For publishers, that possibility represents an equally significant opportunity. News organizations, media companies, streaming services, and independent publishers have long argued that the existing programmatic marketplace captures too much value before advertising revenue reaches the organizations producing original journalism, entertainment, and digital content. A movement toward more direct advertiser-publisher relationships could fundamentally reshape the economics of digital media by reducing intermediary costs and restoring greater revenue to content creators.
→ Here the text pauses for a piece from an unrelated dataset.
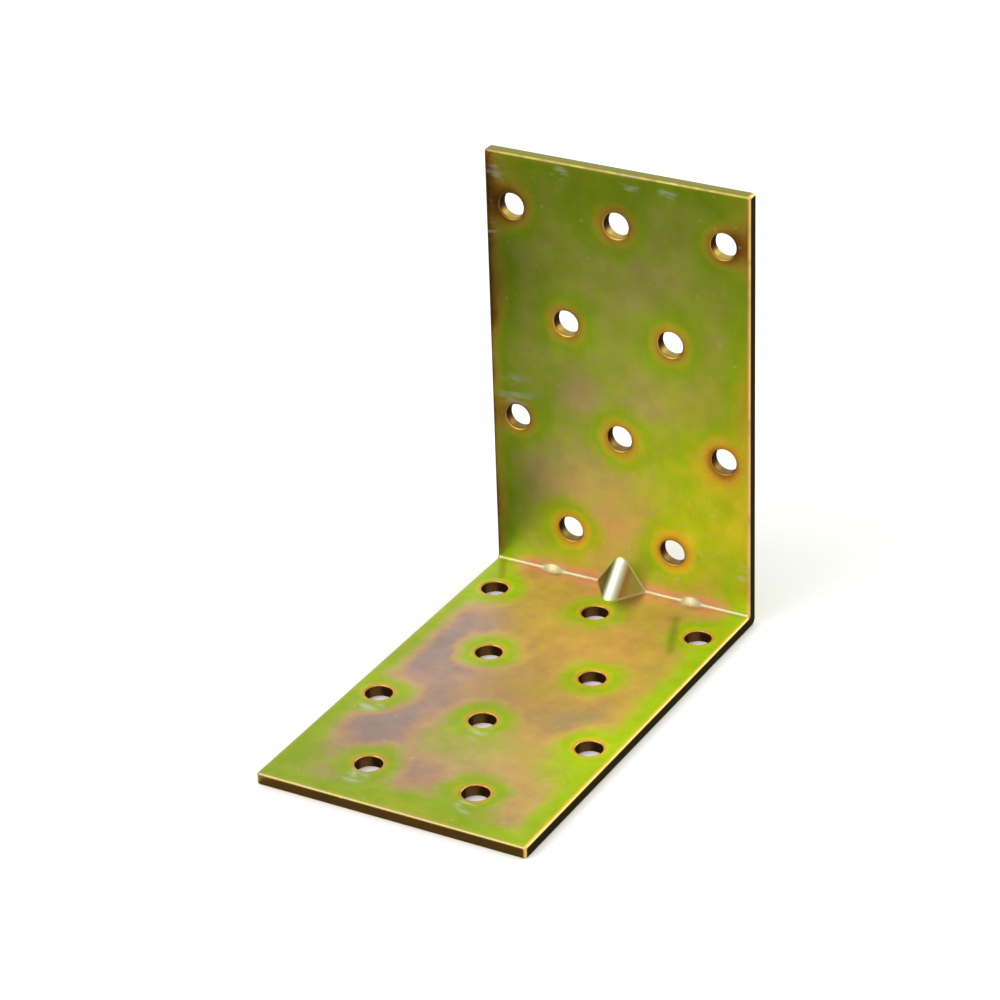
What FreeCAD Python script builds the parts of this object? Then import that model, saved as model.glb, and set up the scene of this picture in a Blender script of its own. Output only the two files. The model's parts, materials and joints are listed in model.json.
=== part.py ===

The implications extend well beyond Madison Avenue. New Jersey has emerged as one of the nation’s fastest-growing technology corridors, supported by an expanding ecosystem of artificial intelligence companies, enterprise software developers, healthcare innovators, cybersecurity firms, financial technology companies, logistics providers, telecommunications businesses, and media organizations. As these companies continue investing heavily in AI, automation, and data science, they are also redefining expectations for accountability throughout the broader technology sector.

That makes transparency more than a marketing issue. It has become a governance issue, a financial issue, and increasingly a competitive issue. Businesses deploying artificial intelligence across their operations expect measurable outcomes, independent validation, and auditable reporting. Those same expectations are now being directed toward digital advertising platforms whose proprietary algorithms have historically operated with relatively little external visibility.

The next stage of digital advertising is unlikely to be defined by faster automation or more sophisticated targeting. Those capabilities have already become industry standards. Instead, competitive advantage may increasingly belong to the platforms capable of demonstrating complete financial transparency while giving advertisers independent confidence in how campaigns are measured, how artificial intelligence reaches its conclusions, and where marketing investments ultimately produce value.

The era when marketers accepted digital advertising as a technological black box appears to be drawing to a close. Artificial intelligence is making campaign management more powerful than ever before, but it is also raising expectations for accountability. Enterprise brands are beginning to demand systems that are not only intelligent but also transparent, verifiable, and financially accountable. Companies unable to meet those expectations may discover that the next disruption in advertising technology is not another algorithm—it is the growing determination of advertisers to eliminate unnecessary intermediaries altogether.